Task directions: Gather the lines that hold the string "axes".

Supplied data:
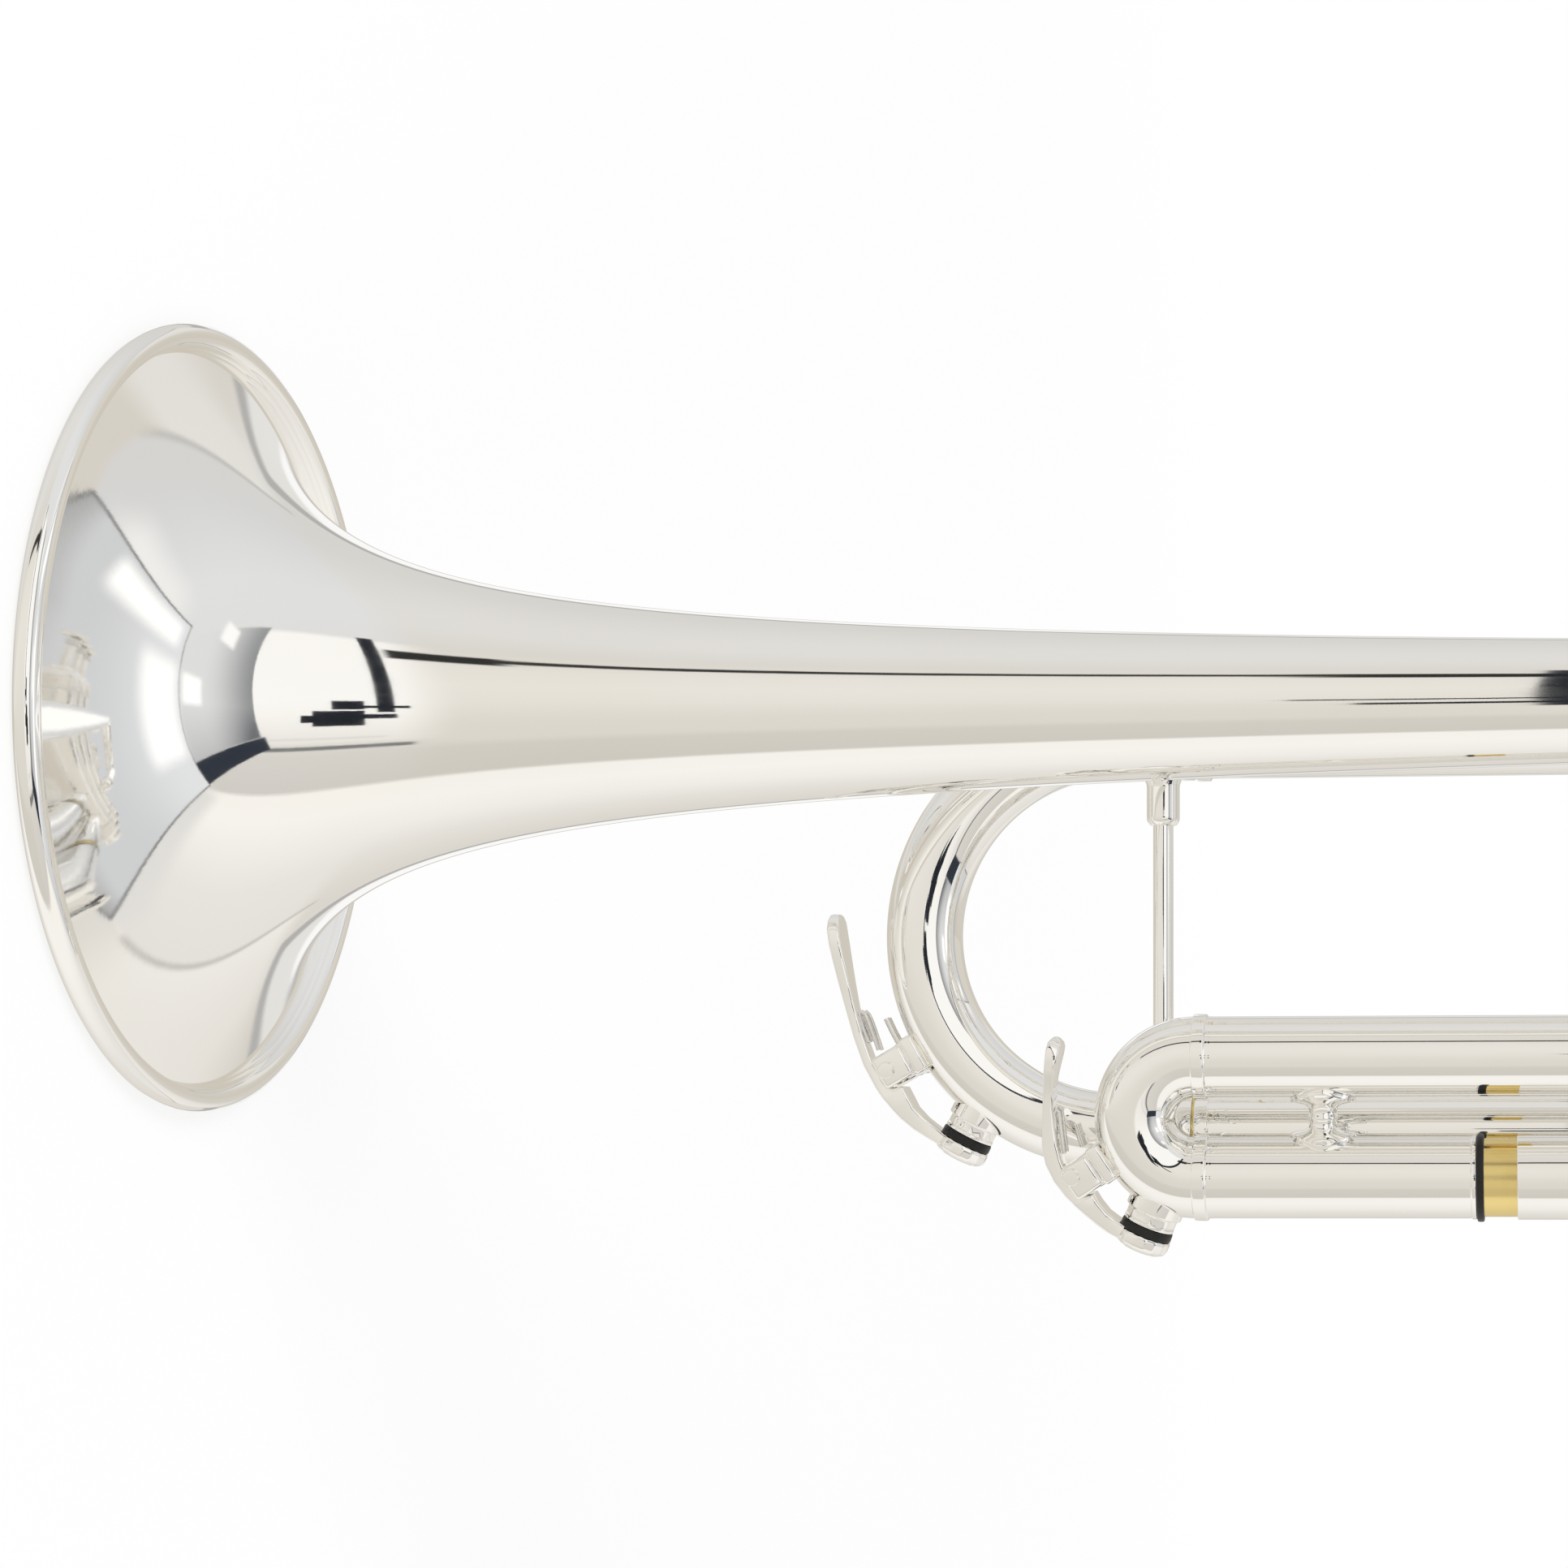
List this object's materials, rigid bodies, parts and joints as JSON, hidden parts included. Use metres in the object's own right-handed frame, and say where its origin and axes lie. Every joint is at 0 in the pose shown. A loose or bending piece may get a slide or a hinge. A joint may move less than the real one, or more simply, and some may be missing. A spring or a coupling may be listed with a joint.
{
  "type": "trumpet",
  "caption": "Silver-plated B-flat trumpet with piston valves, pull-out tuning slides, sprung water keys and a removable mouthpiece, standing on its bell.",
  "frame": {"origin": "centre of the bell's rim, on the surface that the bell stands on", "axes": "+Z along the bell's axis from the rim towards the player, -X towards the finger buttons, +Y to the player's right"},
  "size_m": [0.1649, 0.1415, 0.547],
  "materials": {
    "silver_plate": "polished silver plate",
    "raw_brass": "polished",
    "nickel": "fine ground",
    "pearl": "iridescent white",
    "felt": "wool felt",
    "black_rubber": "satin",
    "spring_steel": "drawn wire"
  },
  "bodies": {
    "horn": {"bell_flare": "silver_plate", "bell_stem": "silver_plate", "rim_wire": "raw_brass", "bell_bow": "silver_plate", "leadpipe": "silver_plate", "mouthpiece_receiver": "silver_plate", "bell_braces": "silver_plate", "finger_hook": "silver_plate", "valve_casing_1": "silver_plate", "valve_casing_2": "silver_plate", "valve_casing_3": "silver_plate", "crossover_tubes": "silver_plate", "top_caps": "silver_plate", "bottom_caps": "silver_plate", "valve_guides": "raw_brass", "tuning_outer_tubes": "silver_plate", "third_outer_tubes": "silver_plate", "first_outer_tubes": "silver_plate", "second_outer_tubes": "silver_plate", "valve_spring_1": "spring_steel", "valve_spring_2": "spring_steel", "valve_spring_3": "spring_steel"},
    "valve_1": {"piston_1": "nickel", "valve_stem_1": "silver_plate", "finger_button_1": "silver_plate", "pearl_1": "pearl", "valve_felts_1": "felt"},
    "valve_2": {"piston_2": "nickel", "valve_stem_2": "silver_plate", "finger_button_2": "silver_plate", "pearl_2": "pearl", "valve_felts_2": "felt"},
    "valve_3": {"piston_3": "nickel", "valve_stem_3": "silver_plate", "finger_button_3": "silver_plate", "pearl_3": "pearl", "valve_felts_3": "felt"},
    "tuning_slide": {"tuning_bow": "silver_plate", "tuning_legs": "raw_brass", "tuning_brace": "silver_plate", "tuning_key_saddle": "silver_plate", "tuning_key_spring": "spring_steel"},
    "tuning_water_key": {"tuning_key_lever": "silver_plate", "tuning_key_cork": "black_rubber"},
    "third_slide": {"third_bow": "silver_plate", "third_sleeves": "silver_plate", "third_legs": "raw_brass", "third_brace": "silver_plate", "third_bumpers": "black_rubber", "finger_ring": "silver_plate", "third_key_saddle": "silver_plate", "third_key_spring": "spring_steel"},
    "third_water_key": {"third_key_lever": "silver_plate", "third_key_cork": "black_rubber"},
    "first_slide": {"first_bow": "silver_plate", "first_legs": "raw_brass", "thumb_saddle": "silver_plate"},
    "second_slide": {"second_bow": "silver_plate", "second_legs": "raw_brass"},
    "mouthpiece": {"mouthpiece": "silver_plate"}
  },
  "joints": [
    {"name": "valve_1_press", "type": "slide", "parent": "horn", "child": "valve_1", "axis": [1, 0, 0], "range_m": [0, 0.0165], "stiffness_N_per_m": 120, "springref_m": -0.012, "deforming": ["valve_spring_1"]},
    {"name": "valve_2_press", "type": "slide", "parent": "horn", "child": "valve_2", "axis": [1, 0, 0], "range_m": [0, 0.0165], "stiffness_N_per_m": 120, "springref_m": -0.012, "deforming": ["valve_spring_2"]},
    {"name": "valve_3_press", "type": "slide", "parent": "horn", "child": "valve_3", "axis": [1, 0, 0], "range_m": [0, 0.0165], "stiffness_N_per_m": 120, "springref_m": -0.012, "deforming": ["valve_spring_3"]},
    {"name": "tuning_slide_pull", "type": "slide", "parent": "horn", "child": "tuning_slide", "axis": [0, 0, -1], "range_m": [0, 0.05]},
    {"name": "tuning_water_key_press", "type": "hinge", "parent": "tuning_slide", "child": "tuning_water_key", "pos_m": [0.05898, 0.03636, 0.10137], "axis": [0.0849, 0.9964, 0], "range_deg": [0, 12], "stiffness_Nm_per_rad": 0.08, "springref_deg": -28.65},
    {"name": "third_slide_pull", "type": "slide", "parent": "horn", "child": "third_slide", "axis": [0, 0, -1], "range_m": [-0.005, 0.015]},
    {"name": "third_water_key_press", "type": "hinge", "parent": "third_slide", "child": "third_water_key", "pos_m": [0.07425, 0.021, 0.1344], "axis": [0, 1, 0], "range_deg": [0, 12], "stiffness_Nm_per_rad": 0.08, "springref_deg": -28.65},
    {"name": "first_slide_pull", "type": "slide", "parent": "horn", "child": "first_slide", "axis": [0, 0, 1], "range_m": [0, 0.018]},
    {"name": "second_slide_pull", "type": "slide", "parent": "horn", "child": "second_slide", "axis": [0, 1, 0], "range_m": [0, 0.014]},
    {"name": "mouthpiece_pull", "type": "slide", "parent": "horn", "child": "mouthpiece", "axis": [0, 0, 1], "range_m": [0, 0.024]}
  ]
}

Answer for this exercise:
List this object's materials, rigid bodies, parts and joints as JSON, hidden parts included. Use metres in the object's own right-handed frame, and say where its origin and axes lie. Every joint is at 0 in the pose shown. A loose or bending piece may get a slide or a hinge. A joint may move less than the real one, or more simply, and some may be missing. A spring or a coupling may be listed with a joint.
  "frame": {"origin": "centre of the bell's rim, on the surface that the bell stands on", "axes": "+Z along the bell's axis from the rim towards the player, -X towards the finger buttons, +Y to the player's right"},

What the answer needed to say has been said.